Third, the government should eliminate the broad variety of restrictions on imports and exports and promote foreign direct investment. Doing so will eliminate the supply bottlenecks that are throttling economic activity and jumpstart non-oil and gas export production. The combination of a sensible exchange rate policy, substantial foreign direct investment, and a comfortable external-reserves situation (equivalent to nearly nine months of imports) would give the government considerable freedom to liberalize trade without fear of a balance of payments crisis.
The fourth priority is to develop Myanmar’s natural resources—especially natural gas, hydropower, timber, and gems—without falling prey to macroeconomic risks or incurring local environmental and social problems. Managed badly, an abundance of natural resources can be a curse. Managed well, it can be a blessing. Myanmar would do well to observe Hartwick’s rule1: Rents from exhaustible resources should be reinvested in reproducible capital.
This is all the more important in Myanmar, where the bulk of the country’s natural resources are located in ethnic minority regions that have been seeking autonomy from the center for decades. Without adequate safeguards, these regions could see their natural resources depleted rapidly with little long-term development to show for it. One way to avoid this is to transfer natural resource rents into a transparent sovereign wealth fund with watertight governance and clear rules, the long-term proceeds of which can be used for a sustainable level of public investment, including in the ethnic minority regions. This may be a tall order in Myanmar today, but certainly an objective toward which work should begin immediately.

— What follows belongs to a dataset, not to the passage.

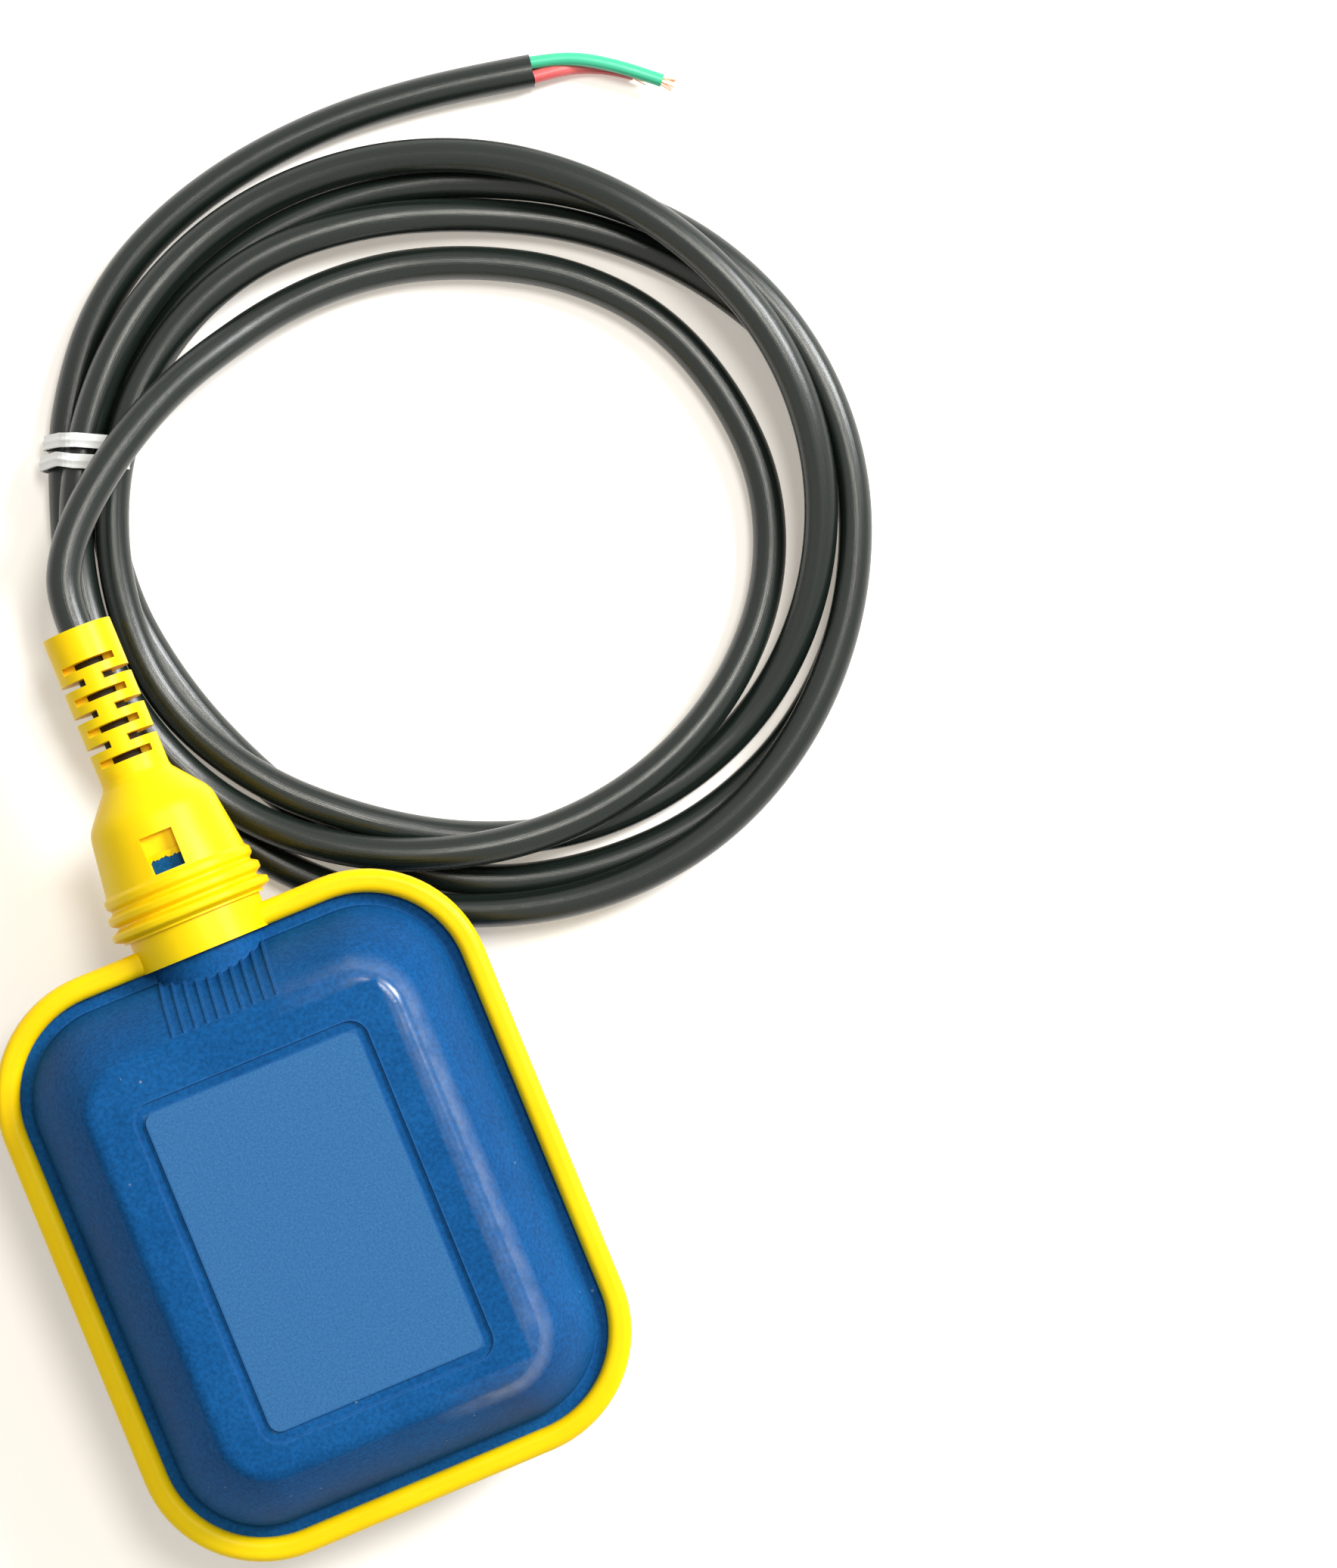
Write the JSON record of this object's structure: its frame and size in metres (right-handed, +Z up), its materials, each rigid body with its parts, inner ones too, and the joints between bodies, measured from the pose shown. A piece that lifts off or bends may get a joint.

And the fifth is to work with the international community to assist in clearing debts in arrears owed to the Asian Development Bank and World Bank so that Myanmar can once again tap these institutions for concessional resources (neither of these two multilaterals can lend money until their arrears are cleared). Myanmar’s external debt arrears are about $5.5 billion—among bilateral agencies, Japan is the biggest creditor (with about $4 billion in arrears); among multilaterals, the Asian Development Bank and the World Bank, together, are owed arrears in excess of $750 million. The government clearly does not have the resources to pay off these debts (external reserves are only around $6 billion), so it will have to harness the goodwill of bilateral donors to do so.
Even when reduced to five essential priorities, the reform challenge seems daunting. But commitment to making the necessary changes will help build momentum. Neither the government nor the international community should be impatient with progress. Reforms need to be deliberate, well thought through, and appropriate to the country’s implementation capability. The international community, working together, needs to exercise patience, coordinate advice and resources, and work with, not against or around, the country’s institutions—without overburdening them.
While setbacks will inevitably occur, the international community should be in it for the long haul. Myanmar’s strategic location and its natural resource wealth give it advantages few countries have. There is a unique opportunity at hand to use these advantages to build strong foundations for sustainable and inclusive growth.
1 John M. Hartwick, "Intergenerational Equity and the Investing of Rents from Exhaustible Resources," The American Economic Review, vol. 67, no. 5 (December 1977), 972–74.